In a new Jefferies research report, top-notch analyst Seth Rosenfeld makes the case that while many of the companies in the firm’s coverage universe could guide higher quarter over quarter when they report third-quarter results next month, the overall trend in pricing is down. Plus, respondents to a recent survey were very negative, citing weaker demand.
The analyst notes that while pricing has already cracked, he does see a recovery for the big companies early next year as probable, and said this in the report:
We believe US steel prices will continue on a downward trajectory through year-end based on incremental weakness in raw material input costs as well as supply-side pressures from ramping capacity (ArcelorMittal’s BF restart & Big River ramp). Based on our revised analysis of the flat rolled market, we do see opportunity for producers to regain pricing power in the first half of 2017.
While lowering price targets on all the stocks in the firm’s universe except three, the analyst does remain very positive on two companies that he sees as defensive in nature, citing lower cost structures and less levered balance sheets.
Nucor
This top steel company could do very well if the economy sees a solid pickup next year. Nucor Corp. (NYSE: NUE) and its affiliates are manufacturers of steel products, with operating facilities primarily in the United States and Canada. The company also is North America’s largest recycler.
Nucor products produced include: carbon and alloy steel, in bars, beams, sheet and plate; steel piling; steel joists and joist girders; steel deck; fabricated concrete reinforcing steel; cold finished steel; steel fasteners; metal building systems; steel grating and expanded metal; and wire and wire mesh.
While the residential construction market could slow down some in 2017 after years of a very torrid pace, op Wall Street analysts remain positive on nonresidential commercial construction. Nucor always has kept a very conservative balance sheet and is poised for slow but steady growth next year and beyond.
Nucor investors are paid a solid 3.3% dividend. The Jefferies price target for the stock is $55, while the Wall Street consensus price target is $54.46. The stock was trading Thursday morning at $45.72.
Steel Dynamics
This company also remains a top steel pick at Jefferies. Steel Dynamics Inc. (NASDAQ: STLD) operates six steel mini mills in Indiana, Virginia, Mississippi and West Virginia. Production capacity has been nearly 10 million tons of a total 110 million U.S. capacity. The company makes flat rolled products, special/merchant bars and structural steel products. It can process about 7 million tons of ferrous scrap and has a downstream operation that processes finished steel.
The Metals Recycling Operations segment is involved in the purchase, process and resale of ferrous and nonferrous scrap metals into reusable forms and grades. Its ferrous products include heavy melting steel, busheling, bundled scrap, shredded scrap, steel turnings and cast iron products, as well as nonferrous products including aluminum, brass, copper and stainless steel. This segment also provides transportation logistics, management, marketing, brokerage and consulting services related to the scrap industry.
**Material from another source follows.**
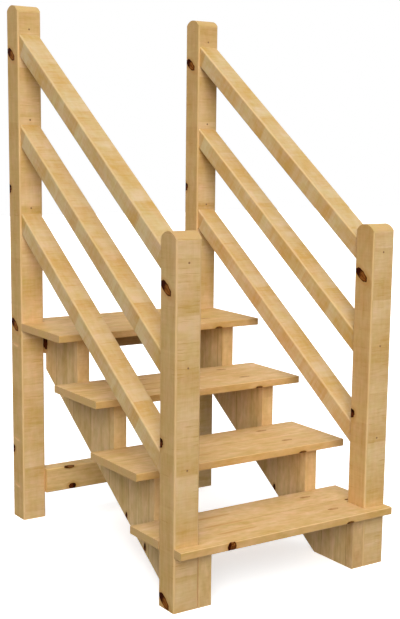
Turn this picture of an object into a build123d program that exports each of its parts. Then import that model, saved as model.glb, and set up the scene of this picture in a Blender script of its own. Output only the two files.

Steel Dynamics investors are paid 2.5% dividend. Jefferies has a $25 price target for the stock, and the consensus target is at $24.15. The stock closed Tuesday at $19.39 a share.
And Others
The company retains a rating of Hold for AK Steel Holding Corp. (NYSE: AKS), with a $4.50 price target, and United States Steel Corp. (NYSE: X), with a price target of $18. Both of the targets have been lowered.
The report noted this about the two companies:
Integrated mills United States Steel and AK Steel are expected to face the brunt of the downside pressure given greater sensitivity to absolute steel prices and margin risk from surging coking coal prices.
The bottom line for investors is that, while the rest of 2016 looks rough, an uptick in pricing in 2017 could prove to be favorable. It may make sense to watch how the shares trade after reporting results for the third quarter in October and see if prices don’t fade some into the end of the year. That may provide an outstanding entry point for possible 2017 gains.